Monday, May 22, 2017

Woman and Superman, Ego and Super-Ego

One of the dramatic advantages of the TV show Mad Men was its timing.
Aired almost 50 years after the events it portrayed, Mad Men dramatized an era that was still within living memory. But that era was also sufficiently remote in time for significant social change to have occurred since then. The result was a drama that felt both familiar and, at times, strikingly alien. The attitudes of the times were remembered as real, yet now recognized as shocking.
And old comic books can, accidentally, serve the same function.
For example, take the "imaginary" tale The Wife of Superman! in Superman’s Girl Friend Lois Lane 26 (July 1961).
In Jerry Siegel’s story, TV reporter Lana Lang accidentally discovers Superman’s secret identity, but tells him she will forego the scoop and keep his secret to protect his work against crime and injustice. Impressed by Lana’s compassion and maturity, Superman finally falls for her and proposes.
“Her lips … they’re THRILLING!” thinks Superman. “Great Scott! I love the girl! Despite all my mighty powers of mind and body … I … I never knew it till NOW!”
With Lois Lane as a heartbroken bridesmaid, Superman marries Lana and, as a wedding present, provides her with a test tube full of experimental serum. The treatment grants Lana super powers identical to his own. And because she’s a human being, not a Kryptonian, Lana will also remain immune to kryptonite.
Yet in the context of 1961 sexual politics, that happy outcome turns out to be tragic.
As Super-Lana repeatedly rescues her husband from kryptonite traps, his attitude shifts from gratitude to depression.
“His pride’s hurt, due to my invulnerability to kryptonite!” Super-Lana thinks. “Before HE was the world’s mightiest person … But now they’re saying I’m GREATER than he is, and that he NEEDS me desperately!”
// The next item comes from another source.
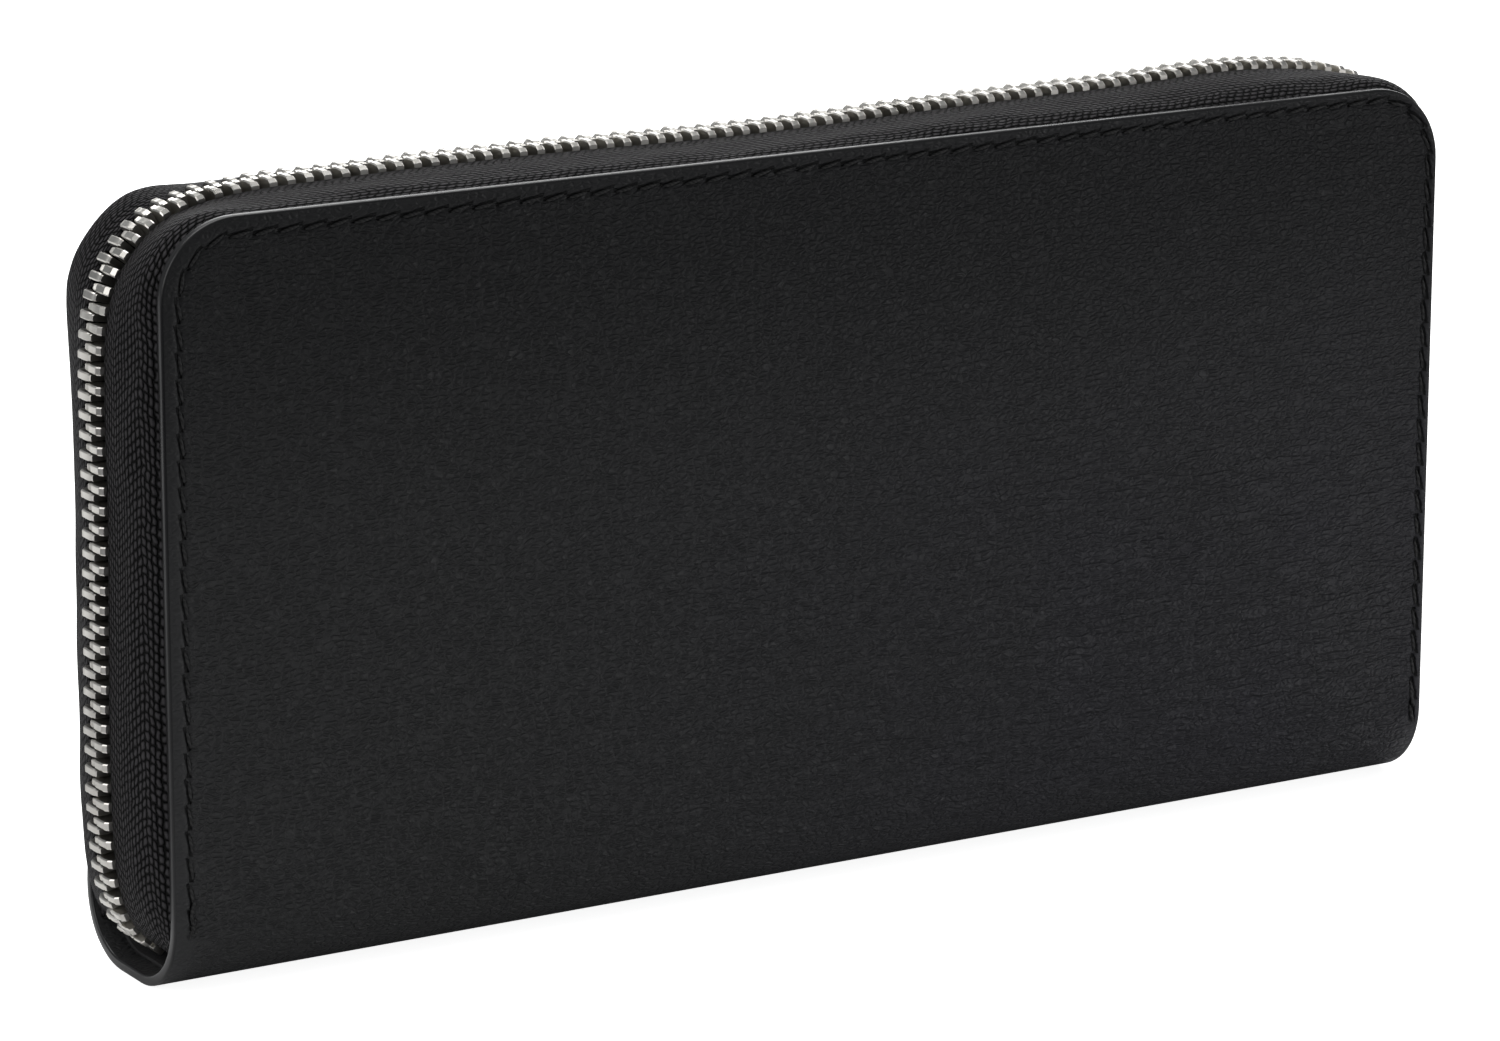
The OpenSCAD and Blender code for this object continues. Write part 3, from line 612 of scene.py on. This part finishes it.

After saving Superman from the effects of his own rampage when he’s rendered evil by red kryptonite, Super-Lana does what is obviously the only thing left for her to do, and packs her suitcase to leave Earth forever.
Wait, what?
“My invulnerability to kryptonite has proven a CURSE! So – I’m going to give you back your self-respect by going out of your life forever!” she tells Superman. “I’ll live in another galaxy! If you love me … HELP me … By looking the other way with your telescopic vision, so you won’t see where I go! Don’t … follow! Goodbye … darling…”
Of course, Superman talks her out of this self-sacrificing but obviously bad decision, right?
Wrong. He agrees with her.
Turning away heartbroken, Superman thinks, “She’s … right! In time, our love for each other would’ve been destroyed by her pity for me! How can I be her hero when she’s mightier than I am? … (Choke!!)”
Neither Superman nor Lana seem to care or consider that more than the “destruction of their love” is at issue here — that robbing the Earth of another hero like Superman will result in the loss of thousands of lives in tragedies that could have been prevented.
I’m still touched by the soap operatic grandeur artist Kurt Schaffenberger invested in that last panel of a tearful Super-Lana flying off into space, thinking that she’ll “never, never stop loving him … (Sob!)”
Very noble, Lana. But the fact remains that you are exiling yourself from humanity forever merely in order to spare Superman’s fragile ego from having to confront the fact that a mere woman might be more powerful than he is.
Clark Kent and Don Draper turn out to have a lot in common.
Goes to show you how the unconscious attitudes of one generation can, soon enough, become the sick jokes of another.